À sa façon, Bruxelles, capitale voisine de Paris, a également été touchée par les attentats du 13 novembre. Par sa violence, sa proximité, ses cibles auxquelles on ne pouvait que trop facilement s’identifier, ses lieux que beaucoup d’entre nous ont déjà fréquentés. Mais aussi parce que depuis quelques jours, la capitale belge s’est repliée sur elle-même, sous la coupe d’une alerte terroriste maximale qui pourrait durer encore une semaine. Une situation que personne, en Belgique ou en Europe, n’a encore expérimenté.
Vendredi 13 novembre
Comme à Paris, la vie bat à son plein à Bruxelles. Sur les coups de 22h, alors qu’on fait les fiers parce que les Diables Rouges viennent de battre l’Italie lors d’un match amical, les premières alertes débarquent sur nos téléphones. « Les gars, il se passe un truc à Paris. » On ne comprend pas trop. Premier réflexe : on dégaine nos téléphones : « Mec, t’es où à Paris ? Tu vas bien ? ». Alors que les minutes passent et que les bières descendent, les murmurent s’intensifient. La plupart d’entre nous ont pas mal de potes français. Certains sont ici, d’autres sont à Paris. Sur Facebook, certains reçoivent des « safety check » de leurs amis, d’autres non.

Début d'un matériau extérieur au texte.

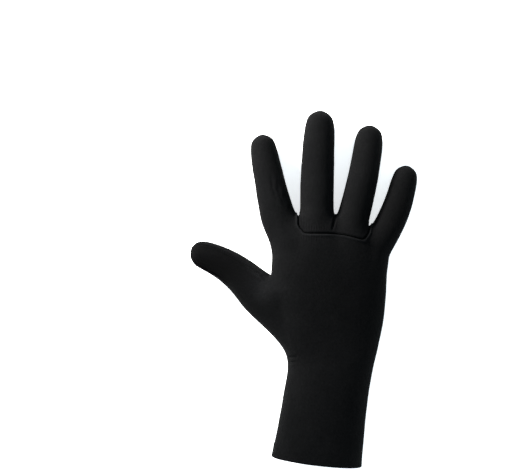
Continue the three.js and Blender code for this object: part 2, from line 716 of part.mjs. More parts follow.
// A printed patch: a thin curved plate with rounded ends that follows the palm side of a finger
function patchGeometry(grownFinger, patch) {
  const { finger, distances } = grownFinger;
  const grid = palmSideGrid(grownFinger);
  const middleColumn = (grid[0].length - 1) / 2;
  const builder = solidBuilder();
  const under = [];
  const over = [];
  const rowOf = (share) => rowAt(distances, lerp(patch.from, patch.to, share) * finger.length);
  const halfStep = (rowOf(1) - rowOf(0)) / patchSteps / 2;
  for (let i = 0; i <= patchSteps; i += 1) {
    const share = i / patchSteps;
    const ridge = Math.round(rowOf(share));
    const onRidge = i > 0 && i < patchSteps && Math.abs(ridge - rowOf(share)) < halfStep;
    const row = onRidge ? ridge : rowOf(share);
    const fromEnd = Math.min(share, 1 - share);
    const rounding = lerp(patchEnd, 1, Math.sqrt(1 - Math.max(0, 1 - fromEnd / patchCorner) ** 2));
    const edgeA = gridPoint(grid, row, 0).point;
    const edgeB = gridPoint(grid, row, grid[0].length - 1).point;
    const columnsAcross = patch.width * finger.width * rounding / edgeA.distanceTo(edgeB) * middleColumn;
    under.push([]);
    over.push([]);
    const inner = Math.min(1, columnsAcross * patchShoulder);
    const columns = [-columnsAcross, -inner, 0, inner, columnsAcross];
    for (const offset of columns) {
      const column = THREE.MathUtils.clamp(middleColumn + offset, 0, 2 * middleColumn);
      const { point, normal } = gridPoint(grid, row, column);
      under[i].push(builder.point(point.clone().addScaledVector(normal, patchGap)));
      over[i].push(builder.point(point.clone().addScaledVector(normal, patchGap + patchThickness)));
    }
  }
  const along = patchSteps;
  const across = under[0].length - 1;
  for (let i = 0; i < along; i += 1) {
    for (let j = 0; j < across; j += 1) {
      builder.quad(over[i][j], over[i][j + 1], over[i + 1][j + 1], over[i + 1][j]);
      builder.quad(under[i + 1][j], under[i + 1][j + 1], under[i][j + 1], under[i][j]);
    }
    builder.quad(under[i][0], over[i][0], over[i + 1][0], under[i + 1][0]);
    builder.quad(over[i][across], under[i][across], under[i + 1][across], over[i + 1][across]);
  }
  for (let j = 0; j < across; j += 1) {
    builder.quad(under[0][j], under[0][j + 1], over[0][j + 1], over[0][j]);
    builder.quad(over[along][j], over[along][j + 1], under[along][j + 1], under[along][j]);
  }
  return builder.geometry();
}

// Materials and the finished glove
const backFabric = new THREE.MeshStandardMaterial({ color: 0x17171a, roughness: 0.85, metalness: 0 });
const palmFabric = new THREE.MeshStandardMaterial({ color: 0x151518, roughness: 0.8, metalness: 0 });
const silicone = new THREE.MeshStandardMaterial({ color: 0x55565a, roughness: 0.55, metalness: 0 });

const glove = new THREE.Group();
const addMesh = (name, geometry, material) => {
  const mesh = new THREE.Mesh(geometry, material);
  mesh.name = name;
  glove.add(mesh);
};
addMesh("back_panel", panelGeometry("back_panel"), backFabric);
addMesh("knuckle_panel", panelGeometry("knuckle_panel"), backFabric);
addMesh("palm_panel", panelGeometry("palm_panel"), palmFabric);
for (const grownFinger of grown) {
  const patches = grownFinger.finger === thumb ? thumbPatches : fingerPatches;
  for (const patch of patches) {
    addMesh(`grip_${grownFinger.finger.name}_${patch.name}`, patchGeometry(grownFinger, patch), silicone);
  }
}

// The origin is under the middle of the glove's box, on the surface that it lies on
const box = new THREE.Box3().setFromObject(glove);
const middleOfBox = box.getCenter(new THREE.Vector3());
glove.position.set(-middleOfBox.x, -middleOfBox.y, -box.min.z);

export default glove;
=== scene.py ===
"""Right-hand neoprene diving glove, dressed over its CAD frame.

The outer skin is grown from the same cage and tables as the CAD source, then smoothed finely. Each panel is
cut from it with rounded seam edges, creases and stitch ribs, and the printed grips are laid on the palm side.
Lengths in the tables are millimetres in the hand's own frame, with the wrist's middle at the origin.
"""

import math
import random

import bpy
import numpy as np
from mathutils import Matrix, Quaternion, Vector, noise
from mathutils.bvhtree import BVHTree
from mathutils.kdtree import KDTree


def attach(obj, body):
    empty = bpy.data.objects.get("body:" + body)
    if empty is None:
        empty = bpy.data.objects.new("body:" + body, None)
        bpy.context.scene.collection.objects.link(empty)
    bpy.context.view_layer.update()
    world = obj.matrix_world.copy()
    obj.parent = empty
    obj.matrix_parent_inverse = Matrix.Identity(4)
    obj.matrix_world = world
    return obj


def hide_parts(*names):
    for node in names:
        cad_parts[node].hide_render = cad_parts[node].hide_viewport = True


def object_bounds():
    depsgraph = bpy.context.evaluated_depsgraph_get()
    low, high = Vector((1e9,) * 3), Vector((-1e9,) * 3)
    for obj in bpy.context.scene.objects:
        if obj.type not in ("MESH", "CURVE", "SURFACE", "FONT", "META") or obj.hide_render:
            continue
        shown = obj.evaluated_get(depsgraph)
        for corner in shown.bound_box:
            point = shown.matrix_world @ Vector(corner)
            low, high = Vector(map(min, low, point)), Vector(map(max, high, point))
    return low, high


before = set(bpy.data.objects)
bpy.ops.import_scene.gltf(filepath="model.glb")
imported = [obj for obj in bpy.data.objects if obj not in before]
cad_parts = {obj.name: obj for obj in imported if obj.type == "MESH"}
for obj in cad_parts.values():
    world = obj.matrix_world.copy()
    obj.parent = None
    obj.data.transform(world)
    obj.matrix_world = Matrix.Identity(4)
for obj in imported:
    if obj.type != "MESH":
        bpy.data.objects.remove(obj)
cad_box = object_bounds()
MM = 0.001
random.seed(5)

# ---------------- sizes and tables of the CAD source
WALL = 3.0
WEB_WIDTH = 3.0
WEB_REACH = 1.0
WEB_DIP = 3.0
PALM_LENGTH = 112.0
PALM_WIDTH = 90.0
PALM_DEPTH = 38.0
WRIST = (64.8, 45.0)
HEM = (69.2, 50.0)
CUFF_LENGTH = 76.0
CUFF_LEAN = 8.2
HEM_LEAN = 6.6
PRINT_ROOM = 0.45 + 0.6 + 0.2  # under the fingertips
PALM_GIRTH = 235  # for the knit's scale

# name, length, root width, width, tip width, root depth, depth, lean at the root and at the tip
FINGERS = [
    ("index", 66.5, 27.5, 23.4, 20.6, 25, 22, -15.5, -7.4),
    ("middle", 79.5, 25.4, 25.9, 23.4, 26, 23, 0, 5),
    ("ring", 73.7, 24.4, 23.6, 21.8, 25, 21.5, 16.5, 6),
    ("little", 54.9, 23.2, 22.1, 19.7, 23, 19.5, 30, 8),
]
THUMB = ("thumb", 80.3, 56, 24.5, 22.8, 30, 23, -47.8, -92)
THUMB_ROLL = (22, 4)
MIDDLE_ROOT = (-0.111, 1, 0.52)

# along, swell, taper, depth, shift
FINGER_SECTIONS = [
    (0, 1, 0, 1, 0), (0.2, 0.5, 0, 1, 0), (0.45, 0.12, 0.1, 1, 0), (0.72, 0, 0.5, 0.97, 0), (1, 0, 1, 0.92, 0),
]
THUMB_SECTIONS = [
    (0, 1, 0, 1, 0), (0.25, 0.32, 0, 1, 0.055), (0.45, 0.14, 0, 1, 0.025),
    (0.7, 0.04, 0.2, 0.97, 0), (1, 0, 1, 0.9, 0),
]
# along, left, right, top, bottom, side, even, follow, ridge, hollow, opening, corner
HAND_SECTIONS = [
    (0.828, 0.52, 0.505, 1, 0.07, 0.5, 0.1, 0.85, 0.03, 0.02, 0, 0.05),
    (0.725, 0.495, 0.504, 1.06, 0.05, 0.5, 0.35, 0.4, 0.01, 0.05, 0.1, 0.02),
    (0.62, 0.515, 0.485, 1.1, 0.04, 0.5, 0.6, 0.1, 0, 0.08, 0.16, 0),
    (0.37, 0.49, 0.477, 1.13, 0.02, 0.5, 0.9, 0, 0, 0.08, 0.18, 0),
    (0.13, 0.42, 0.422, 1.15, 0, 0.52, 1, 0, 0, 0.03, 0.15, 0),
]
# along, width, shift, top, bottom, side
CUFF_SECTIONS = [
    (0, 1, 0.022, 0.99, -0.02, 0.5),
    (0.3, 0.965, 0.003, 0.99, -0.03, 0.5),
    (0.65, 0.97, 0.007, 0.99, -0.03, 0.5),
    (1, 1, 0.005, 0.99, -0.03, 0.5),
]
RIDGE_PATTERN = (-0.4, 1, -0.4, -2.2)
CORNER_INSET = 0.4
THUMB_ROWS = (3, 4, 5)
HAND_SQUARE, CUFF_SQUARE = 2.4, 2.1
BACK_SLOPE = 0.07
TIP_RING, TIP_SIZE, TIP_PROUD = 0.28, 0.8, 1.25
FINGER_SEAM, THUMB_SEAM = 47, (45, -8)
SHOULDER = 45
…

Le lendemain, on se réveille hébété, déboussolé. On n’arrive pas à décrocher de nos écrans, le cœur boursouflé, les yeux engourdis, la tête qui tourne. Pendant les cinq jours qui ont suivi, on a presque discuté que de ça, même quand on ne voulait pas, même quand on ne voulait plus. On n’arrive pas à savoir si c’est mieux de s’informer ou pas. « Depuis les attentats de Paris, l’escalade de la peur qui a accompagné les décisions politiques et la sur-médiatisation de la moindre nouveauté m’ont à la fois fait peur mais m’ont aussi donné envie de résister. Pour moi, c’est crucial de combattre la panique, parce que c’est le but premier des attaques : semer la peur de l’autre. Et dans un pays en paix, c’est ça le véritable danger », soupire Marie. Et alors qu’on aimerait se changer les idées, on apprend que ça vient de chez nous, encore une fois. « Molenbeek, fief du djihad belge », titrent les journaux du monde entier.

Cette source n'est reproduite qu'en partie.